Teamchef Dani Epp zeigt sich optimistisch. Er meint, Tom Lüthi müsse die Titelchancen für 2013 noch nicht abschreiben. «Tom hatte 2012 auch drei Nuller», rechnet Epp vor. «In diesem Jahr beginnt er mit grosser Wahrscheinlichkeit mit zwei. Aber ich schreibe diese Saison nicht ab, bevor sie begonnen hat. Der Titel ist nicht für Kalex reserviert, sondern ein bisschen auch für uns. Man sollte die Rechnung nie ohne den Wirt machen. Der Titel ist noch nicht weg. Dass Pol Espargaró als Fahrer einen starken Eindruck hinterlassen hat und als haushoher Favorit gehandelt wird, ist klar. Er ist derjenige, den es zu schlagen gilt. Tom ist einer der wenigen, die das schaffen können. Was am Jahresende im Gesamtklassement bei ihm rauskommt, darüber spekulieren wir jetzt noch nicht. Sobald er zurückkommt, werden wir Rennen gewinnen können.»
Spürt Tom Lüthi vor dem Comeback eine gewisse Unsicherheit? «Klar, der Unfall steckt im Kopf. Aber mir ist klar, wie und wieso es passiert ist», schildert der Berner. «Ich habe den Unfall deshalb bereits verarbeitet. Ich werde erst an einem GP-Wochenende wieder am Rennmotorrad sitzen, es gibt vorher keine Tests.
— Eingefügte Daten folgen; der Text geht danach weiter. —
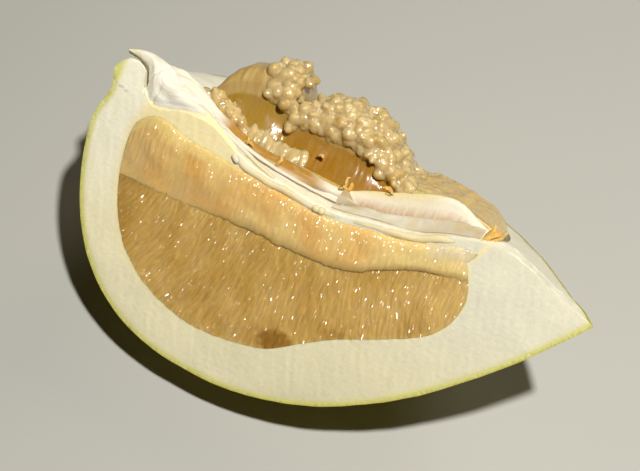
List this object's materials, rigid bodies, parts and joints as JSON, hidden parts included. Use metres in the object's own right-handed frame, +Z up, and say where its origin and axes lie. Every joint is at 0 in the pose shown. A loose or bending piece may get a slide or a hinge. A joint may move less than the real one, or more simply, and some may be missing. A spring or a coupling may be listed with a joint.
{
  "type": "pomelo wedge",
  "caption": "Quarter wedge of a pomelo lying on its rind, with cut flesh, a skin-covered segment, a torn segment of loose juice sacs, thick white pith and a thin green rind.",
  "frame": {"origin": "on the surface that the wedge lies on, under the middle of its bounding box", "axes": "+X along the fruit's axis, from the blossom end to the stem end, +Z up, with the sliced cut facing -Y and up and the torn one facing +Y and up"},
  "size_m": [0.1842, 0.113, 0.0864],
  "materials": {
    "zest": "waxy, finely pitted yellow-green rind",
    "pith": "matte, soft, spongy and slightly fibrous",
    "cut_flesh": "wet, translucent, in fine upright streaks",
    "segment_skin": "moist, translucent skin over orange pulp",
    "juice_sacs": "moist, translucent, in separate beads"
  },
  "bodies": {
    "root": {"zest": "zest", "pith": "pith", "front_segment": "cut_flesh", "middle_segment": "segment_skin", "back_segment": "juice_sacs"}
  },
  "joints": []
}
So werde ich gar keine Gelegenheit haben, zuerst mal ein bisschen gemütlich rumzufahren. Und ich hoffe, dass ich nicht erst am 1. Mai weiss, ob ich in Jerez fahren kann. Wenn wir zwei Rennen verpassen, schauen viele nicht mehr auf uns, viele werden uns bis dahin abgeschrieben haben. Wir sind dann die Jäger, nicht die Gejagten. Vielleicht können wir das als positiven Effekt nützen. Das Mentale spielt sicher mit.»